Call came in as an OD. Get on scene and PD already has a 22 yo male in cuffs butt naked sitting in his living room. PT saying things like "Show me the sky I want to see the angels." Pt would only admit to smoking weed and when asked anything else he would go back to speaking about the clouds and god. I ask him if he can walk and he insits on walking naked. His father goes to put pants on him and he resists saying "DAD YOU CANT PUT PANTS ON GOD!" Restrained, pretty straightforward ALS transport after that. He wouldnt stop giving me the thousand yard stare enroute which gave me the creeps.


----------



## EpiEMS (Jan 2, 2013)

Chase said:


> Say what? I have seen quite a few patients vasovagal while vomiting.



You've got a lot more experience than me -- this is the only time I've seen it. Got a lot more sick people in hospitals than in ambulances


----------



## CritterNurse (Jan 3, 2013)

Unless you count the call that started on New Years Eve just before midnight but didn't get to the hospital until after midnight, I haven't been on a call yet.

If you do count that call, then it was for someone who should have arranged for a designated driver, but didn't. Hopefully the patient learned that rather painful lesson and won't repeat the same mistake.


----------



## med109 (Jan 6, 2013)

Call 001 Standby for a structure fire. Nobody in the house.

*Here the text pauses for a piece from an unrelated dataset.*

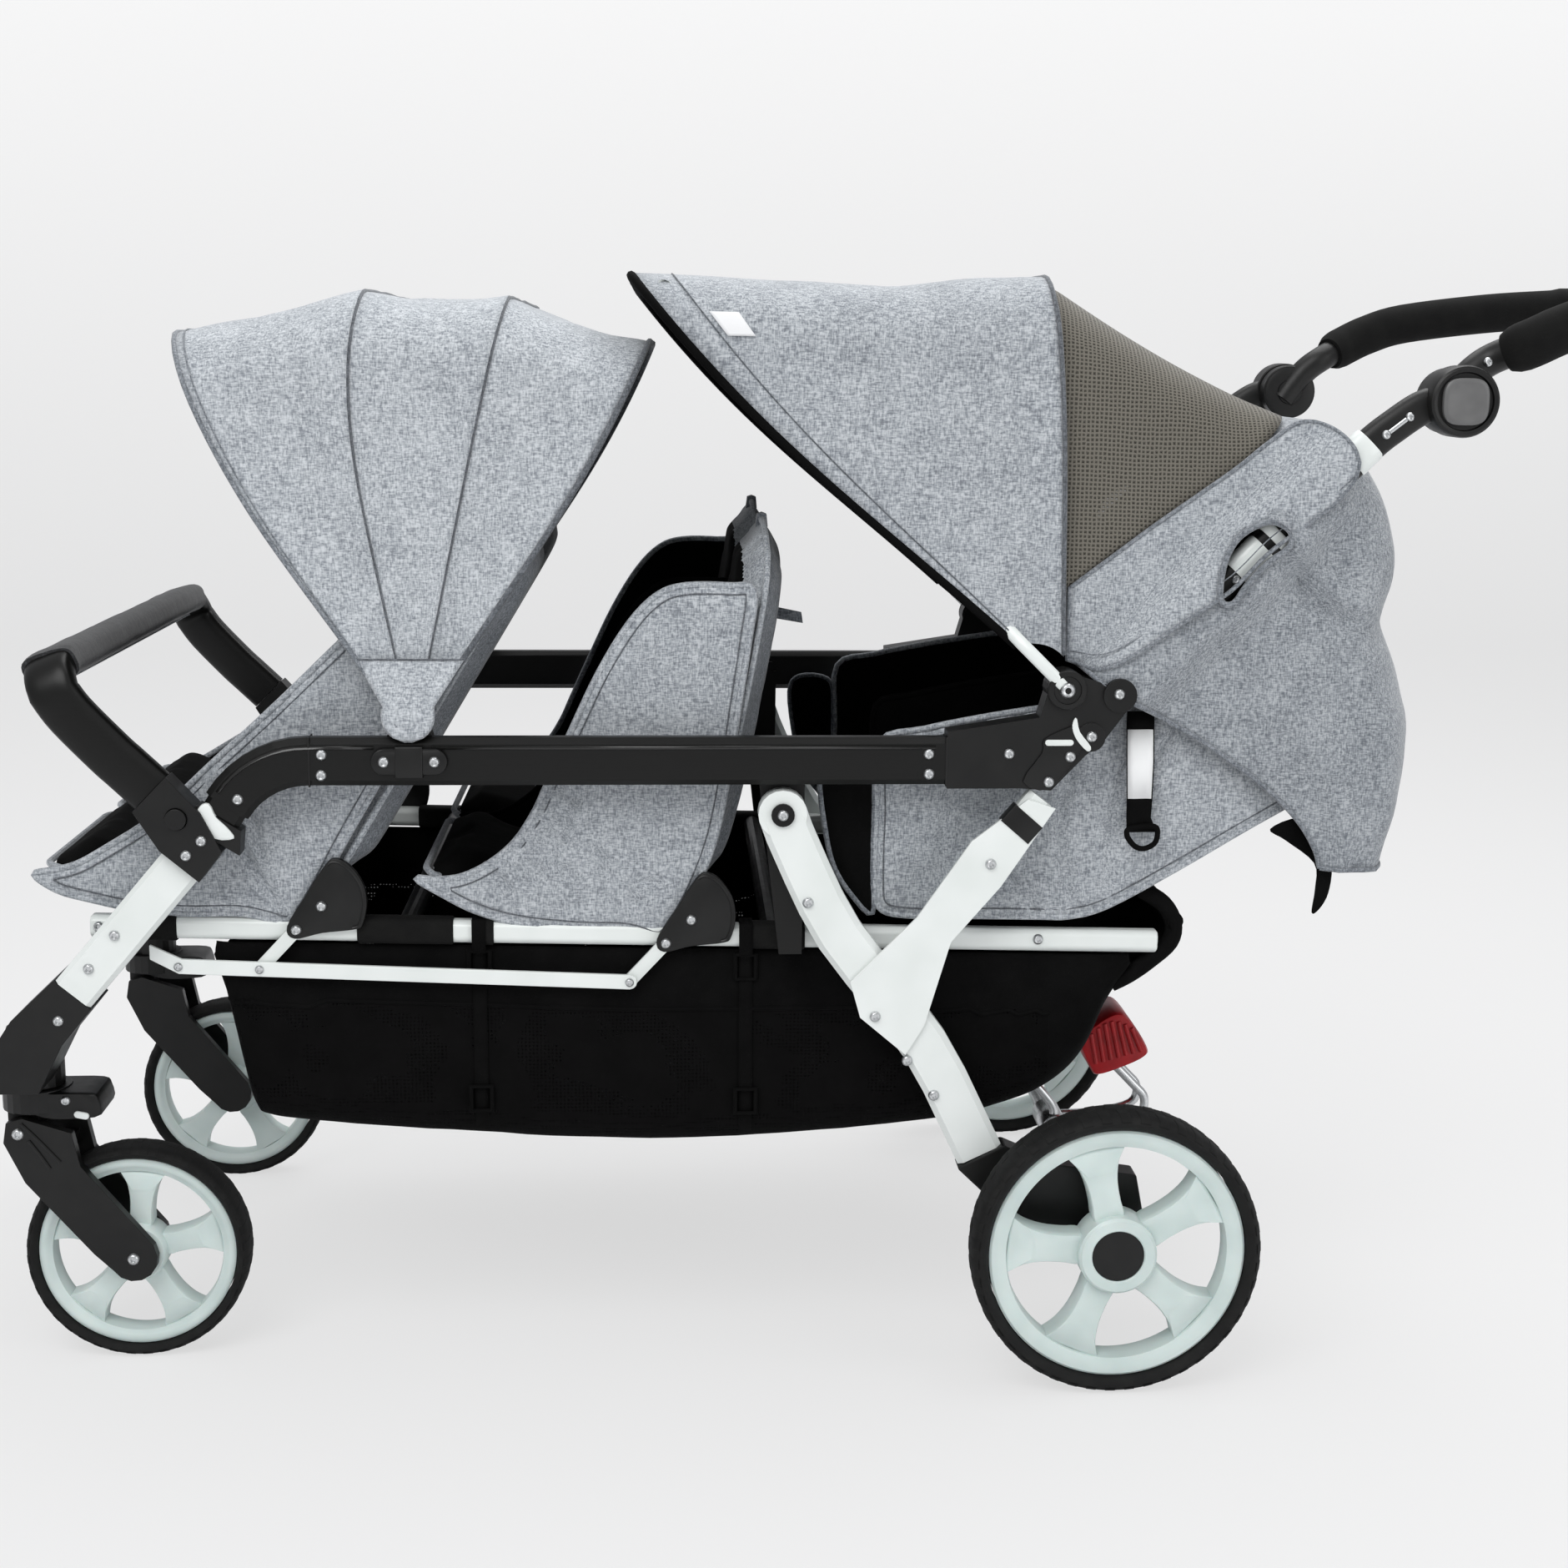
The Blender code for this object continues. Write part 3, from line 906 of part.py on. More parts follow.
def main():
    """Build the whole stroller."""
    for old in list(bpy.data.objects):
        bpy.data.objects.remove(old)
    white = material("white_enamel", (0.84, 0.86, 0.86), 0.35)
    black = material("black_plastic", (0.022, 0.021, 0.020), 0.45)
    rim = material("pale_plastic", (0.62, 0.70, 0.68), 0.45)
    rubber = material("tyre_rubber", (0.018, 0.018, 0.018), 0.85)
    foam = material("grip_foam", (0.020, 0.020, 0.020), 0.80)
    steel = material("zinc_plated_steel", (0.62, 0.62, 0.63), 0.30, 1.0)
    red = material("red_plastic", (0.45, 0.02, 0.02), 0.40)
    grey = material("grey_melange", (0.36, 0.39, 0.42), 0.90)
    mesh_finish = material("brown_mesh", (0.14, 0.13, 0.11), 0.80)
    dark = material("black_fabric", (0.012, 0.012, 0.012), 0.90)
    root = bpy.data.objects.new("stroller_frame", None)
    bpy.context.scene.collection.objects.link(root)
    root.location = (ORIGIN_SHIFT, 0, 0)
    build_rails(root, black)
    build_brackets(root, black)
    build_front_joints(root, black)
    build_front_bar(root, black)
    build_front_legs(root, white, black)
    build_casters(root, black, black, (rim, rubber))
    build_rear_frame(root, white, black, steel)
    build_rear_wheels(root, (rim, rubber))
    build_brake_pedal(root, red)
    build_lower_tubes(root, white, black)
    build_link_bars(root, white)
    build_seat_pans(root, grey)
    build_seat_backs(root, grey)
    build_front_canopy(root, grey)
    build_rear_hood(root, grey, mesh_finish)
    build_handle(root, white, foam, black)
    build_basket(root, dark)


main()
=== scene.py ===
# %% [markdown]
# A six-seat stroller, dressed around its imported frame. The frame holds every size, so this script only adds
# finishes, cloth, padding and small hardware. All places below are side-view points (x, z) counted from the
# rear axle, as a frame maker would draw them, with y across the stroller and the left side at minus y.

# %% Load the frame
import math

import bmesh
import bpy
import numpy as np
from mathutils import Matrix, Vector, noise
from mathutils.geometry import delaunay_2d_cdt


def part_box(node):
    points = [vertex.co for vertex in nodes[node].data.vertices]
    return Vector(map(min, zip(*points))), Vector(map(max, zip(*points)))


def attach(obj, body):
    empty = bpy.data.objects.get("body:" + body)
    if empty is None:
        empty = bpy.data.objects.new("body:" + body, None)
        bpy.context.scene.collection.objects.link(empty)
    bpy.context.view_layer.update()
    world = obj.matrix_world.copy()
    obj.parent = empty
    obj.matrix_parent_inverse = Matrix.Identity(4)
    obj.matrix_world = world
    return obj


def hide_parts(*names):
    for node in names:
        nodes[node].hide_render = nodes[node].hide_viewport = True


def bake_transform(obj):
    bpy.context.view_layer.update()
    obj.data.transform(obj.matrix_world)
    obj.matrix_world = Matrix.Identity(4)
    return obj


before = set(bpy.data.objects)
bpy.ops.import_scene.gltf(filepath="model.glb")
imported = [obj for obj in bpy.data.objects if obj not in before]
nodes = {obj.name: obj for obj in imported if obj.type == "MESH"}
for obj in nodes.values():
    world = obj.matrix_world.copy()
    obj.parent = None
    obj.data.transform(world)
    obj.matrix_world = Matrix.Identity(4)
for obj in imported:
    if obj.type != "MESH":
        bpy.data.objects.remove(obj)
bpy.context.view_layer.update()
AXLE_X = sum(corner.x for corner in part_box("rear_axle")) / 2
SIDES = (("left", -1), ("right", 1))
print(f"frame: {len(nodes)} nodes, rear axle at x = {AXLE_X:.3f} m")


def at(point, y=0.0):
    """A side-view point and a place across the width, as a point in the frame."""
    return Vector((point[0] + AXLE_X, y, point[1]))


def mm(*numbers):
    """Pairs in metres, mostly side-view points, from a row of numbers in millimetres."""
    return [(x / 1000, z / 1000) for x, z in zip(numbers[::2], numbers[1::2])]


def polar(centre, radius, degrees):
    """A side-view point at a distance and angle from a centre."""
    angle = math.radians(degrees)
    return (centre[0] + radius * math.cos(angle), centre[1] + radius * math.sin(angle))


def mix(a, b, share):
    """A value, or each number of a point, part of the way from a to b."""
    if isinstance(a, (int, float)):
        return a + (b - a) * share
    return type(a)(p + (q - p) * share for p, q in zip(a, b))


def ease(value, low, high):
    """0 below low, 1 above high, and a smooth step between them."""
    share = min(1.0, max(0.0, (value - low) / (high - low)))
    return share * share * (3 - 2 * share)


# %% [markdown]
# The camera is the photograph's: a normal lens a little over two metres away, looking slightly down. Its place
# comes from the wheels and rails, whose real sizes are known. It is made first, because everything is judged
# through it.

# %% Camera
SENSOR_MM = 36.0
LENS_MM = 53.72
CAMERA_PLACE = at((-0.3856, 0.8871), -2.2642)
YAW, PITCH, ROLL = 0.0675, 0.1956, 0.0100

forward = Vector((math.sin(YAW) * math.cos(PITCH), math.cos(YAW) * math.cos(PITCH), -math.sin(PITCH)))
level_right = Vector((math.cos(YAW), -math.sin(YAW), 0))
level_up = level_right.cross(forward)
right = math.cos(ROLL) * level_right + math.sin(ROLL) * level_up
up = -math.sin(ROLL) * level_right + math.cos(ROLL) * level_up
lens = bpy.data.cameras.new("camera")
lens.sensor_width = SENSOR_MM
lens.lens = LENS_MM
lens.shift_x, lens.shift_y = -0.0267, 0.0245
camera = bpy.data.objects.new("camera", lens)
bpy.context.scene.collection.objects.link(camera)
turned_axes = Matrix((right, up, -forward)).transposed().to_4x4()
camera.matrix_world = Matrix.Translation(CAMERA_PLACE) @ turned_axes
bpy.context.scene.camera = camera
bpy.context.scene.view_settings.view_transform = "Standard"
print(f"camera: {LENS_MM} mm lens, {CAMERA_PLACE.y:.2f} m from the middle")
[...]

On a side note, we also don't give water in the rig. If something is going on that they may need surgery we don't want to put anything in their stomach. I also wouldn't give a patient saline water to drink, yuck. If they appear dehydraited they are getting an IV and blood draws. But our medical director wants IV and blood draws on almost everyone. If my EMT basics can't get one started they have to call ALS, per protocol. Usually they can get it started, but if not they call.


----------



## Chris07 (Jan 28, 2013)

A tad late but heck...its still January 

00:15

Third unit in for the "conclusion of a new year's eve party". 

Middle-aged male ETOH to the point of unresponsiveness. Had soiled himself and was covered from head to toe in vomit. I knew it was going to be a "good" call when you could smell the puke in the air from the driveway. I've never seen so much puke before on the driveway...sad thing is...I wish I could say inside the house was better.

3 people decided to start challenging each other to games of drink...3 people went to the hospital that night...but I believe we transported the "winner".

At least the last call of 2012 was pretty cool. Full arrest with torsades de pointes on the monitor (which I hear is pretty uncommon).


----------



## Shishkabob (Jan 28, 2013)

I'm late too, but I'll add.


First call I ran:  Cardiac arrest.


----------